## Task brief
Give back, unchanged, the line with "What bpy script", the line with "where the top of the head touches the cap.", and every line between them, and no other line.

## Records for this task
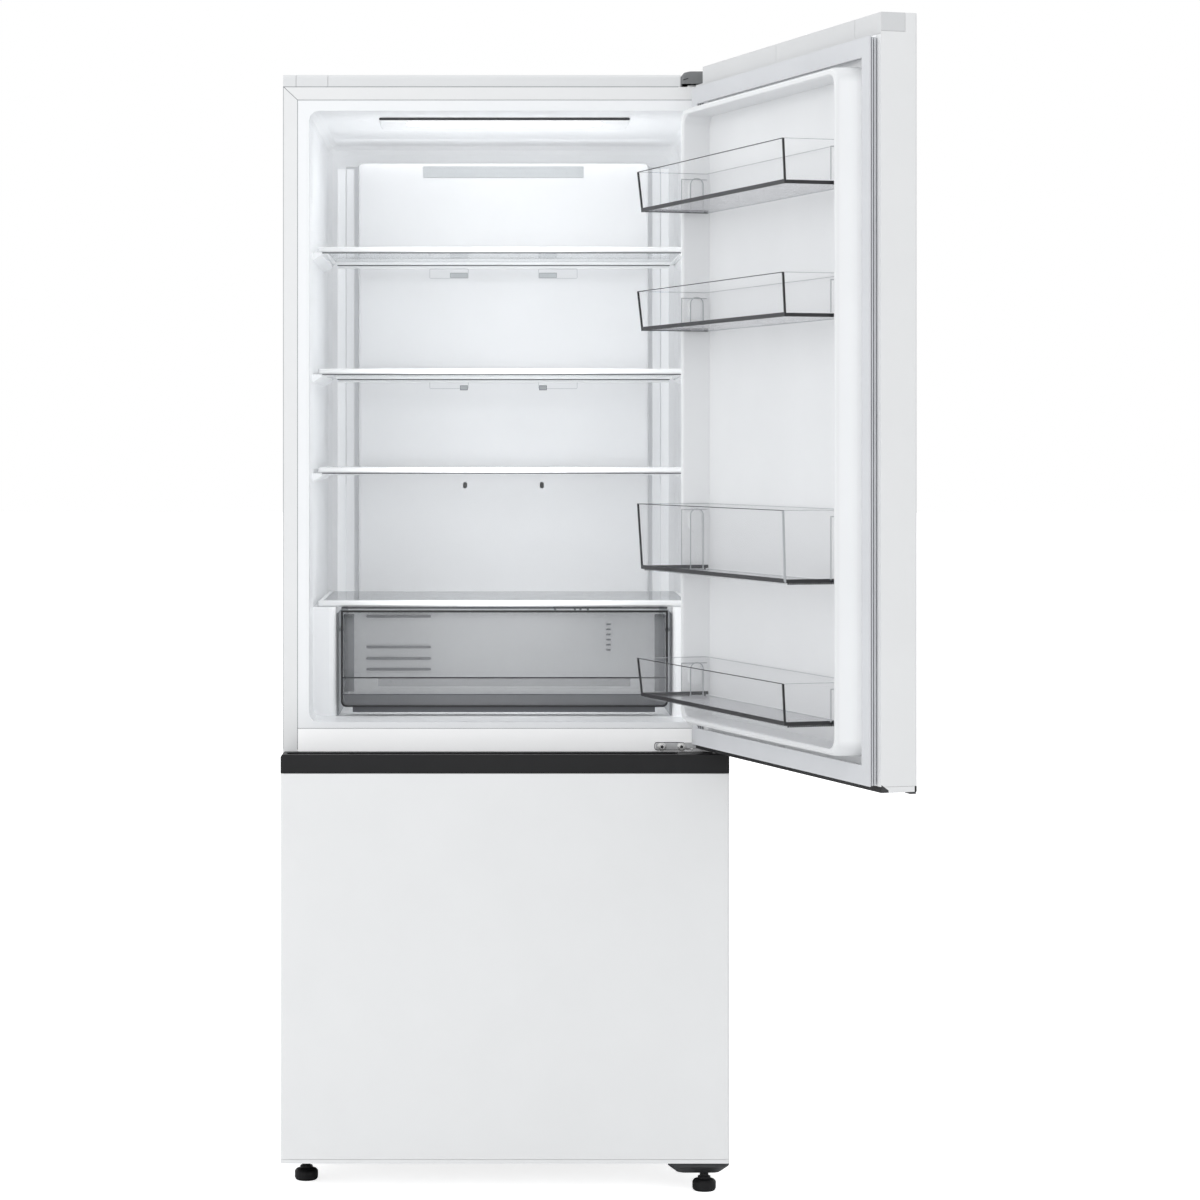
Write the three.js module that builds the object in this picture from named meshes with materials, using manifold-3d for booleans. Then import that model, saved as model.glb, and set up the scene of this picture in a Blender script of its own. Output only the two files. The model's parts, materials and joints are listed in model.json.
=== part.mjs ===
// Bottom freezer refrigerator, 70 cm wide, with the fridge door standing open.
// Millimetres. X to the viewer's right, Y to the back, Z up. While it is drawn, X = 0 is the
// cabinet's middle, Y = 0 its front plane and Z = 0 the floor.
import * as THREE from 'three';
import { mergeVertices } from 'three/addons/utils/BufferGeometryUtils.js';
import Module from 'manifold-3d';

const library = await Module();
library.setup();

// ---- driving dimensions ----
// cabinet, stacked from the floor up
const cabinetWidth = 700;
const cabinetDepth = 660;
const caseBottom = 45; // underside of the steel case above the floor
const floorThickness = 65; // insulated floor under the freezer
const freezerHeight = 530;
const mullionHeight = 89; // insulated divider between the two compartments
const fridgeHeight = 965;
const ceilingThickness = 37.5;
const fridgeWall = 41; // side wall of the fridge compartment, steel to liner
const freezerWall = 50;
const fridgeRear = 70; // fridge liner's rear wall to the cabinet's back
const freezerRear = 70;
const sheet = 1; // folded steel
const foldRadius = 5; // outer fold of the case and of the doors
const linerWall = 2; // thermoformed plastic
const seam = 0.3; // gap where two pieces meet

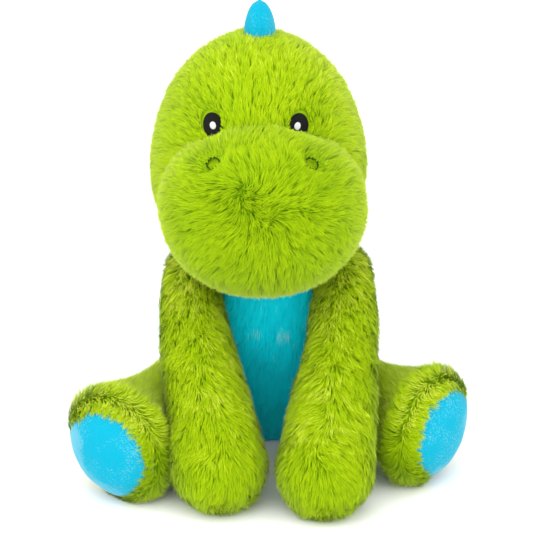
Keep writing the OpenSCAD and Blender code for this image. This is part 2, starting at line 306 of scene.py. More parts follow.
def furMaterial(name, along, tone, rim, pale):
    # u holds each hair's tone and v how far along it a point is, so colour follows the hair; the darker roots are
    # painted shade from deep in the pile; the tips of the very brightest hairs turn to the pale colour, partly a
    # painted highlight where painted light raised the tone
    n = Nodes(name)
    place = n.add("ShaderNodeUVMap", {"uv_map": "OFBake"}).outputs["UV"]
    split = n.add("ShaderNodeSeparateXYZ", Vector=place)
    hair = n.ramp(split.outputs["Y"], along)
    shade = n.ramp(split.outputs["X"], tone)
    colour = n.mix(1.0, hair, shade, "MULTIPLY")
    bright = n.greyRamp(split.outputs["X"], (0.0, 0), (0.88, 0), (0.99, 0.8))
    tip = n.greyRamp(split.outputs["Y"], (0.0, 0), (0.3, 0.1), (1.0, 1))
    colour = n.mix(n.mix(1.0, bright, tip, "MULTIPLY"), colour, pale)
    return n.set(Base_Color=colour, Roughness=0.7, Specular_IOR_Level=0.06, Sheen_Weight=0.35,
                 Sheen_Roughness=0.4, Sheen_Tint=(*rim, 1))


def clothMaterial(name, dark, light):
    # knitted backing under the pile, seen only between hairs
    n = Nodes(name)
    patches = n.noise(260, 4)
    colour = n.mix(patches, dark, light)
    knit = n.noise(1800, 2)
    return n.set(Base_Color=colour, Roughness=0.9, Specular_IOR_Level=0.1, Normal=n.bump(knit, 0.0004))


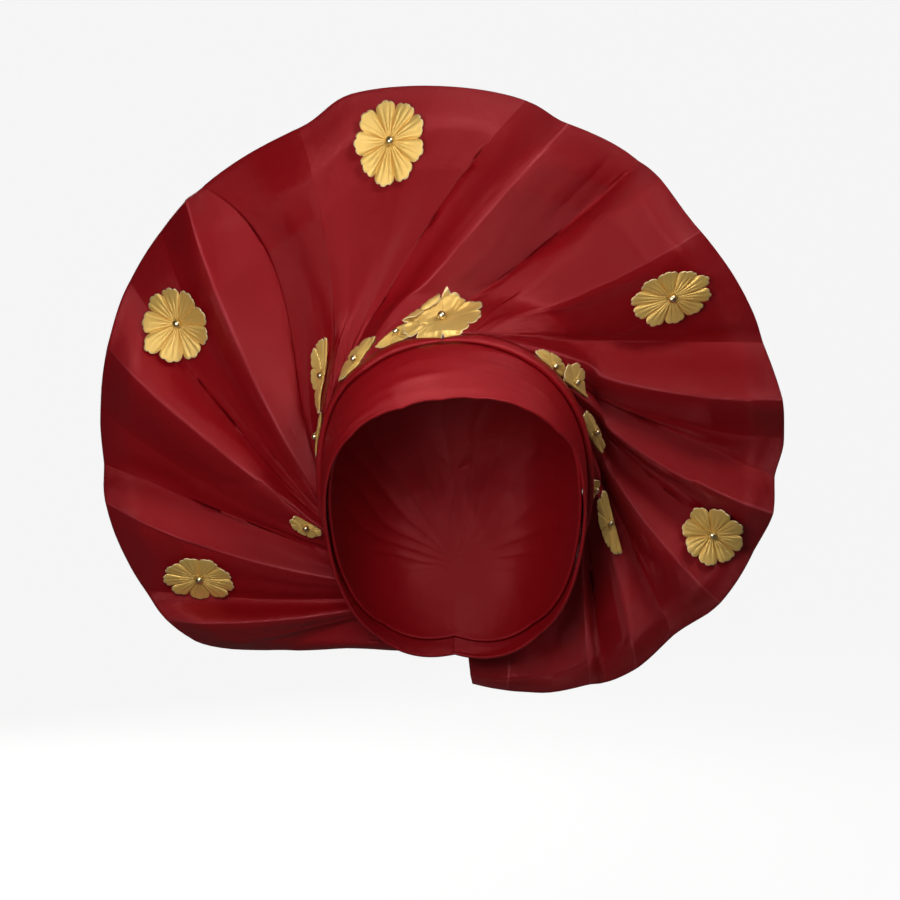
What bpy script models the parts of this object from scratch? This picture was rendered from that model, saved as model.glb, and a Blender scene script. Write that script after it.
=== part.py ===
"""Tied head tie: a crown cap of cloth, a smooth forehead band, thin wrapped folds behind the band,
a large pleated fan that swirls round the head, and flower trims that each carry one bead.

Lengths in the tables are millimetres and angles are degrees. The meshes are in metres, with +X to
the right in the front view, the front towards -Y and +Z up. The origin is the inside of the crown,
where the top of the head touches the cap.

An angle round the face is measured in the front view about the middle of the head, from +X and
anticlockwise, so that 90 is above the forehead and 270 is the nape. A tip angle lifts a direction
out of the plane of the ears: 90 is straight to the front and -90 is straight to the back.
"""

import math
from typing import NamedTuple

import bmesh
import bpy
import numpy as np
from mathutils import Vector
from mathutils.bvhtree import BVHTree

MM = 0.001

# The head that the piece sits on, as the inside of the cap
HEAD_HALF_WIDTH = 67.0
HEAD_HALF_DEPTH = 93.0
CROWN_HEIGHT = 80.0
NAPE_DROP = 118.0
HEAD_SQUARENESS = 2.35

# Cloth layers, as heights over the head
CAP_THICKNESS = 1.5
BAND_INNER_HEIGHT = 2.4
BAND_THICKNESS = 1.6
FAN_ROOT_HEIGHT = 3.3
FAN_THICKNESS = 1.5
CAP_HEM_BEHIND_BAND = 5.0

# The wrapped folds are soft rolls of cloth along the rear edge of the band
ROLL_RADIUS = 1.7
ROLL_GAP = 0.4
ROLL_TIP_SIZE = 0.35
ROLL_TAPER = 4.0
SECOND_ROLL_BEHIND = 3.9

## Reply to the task
What bpy script models the parts of this object from scratch? This picture was rendered from that model, saved as model.glb, and a Blender scene script. Write that script after it.
=== part.py ===
"""Tied head tie: a crown cap of cloth, a smooth forehead band, thin wrapped folds behind the band,
a large pleated fan that swirls round the head, and flower trims that each carry one bead.

Lengths in the tables are millimetres and angles are degrees. The meshes are in metres, with +X to
the right in the front view, the front towards -Y and +Z up. The origin is the inside of the crown,
where the top of the head touches the cap.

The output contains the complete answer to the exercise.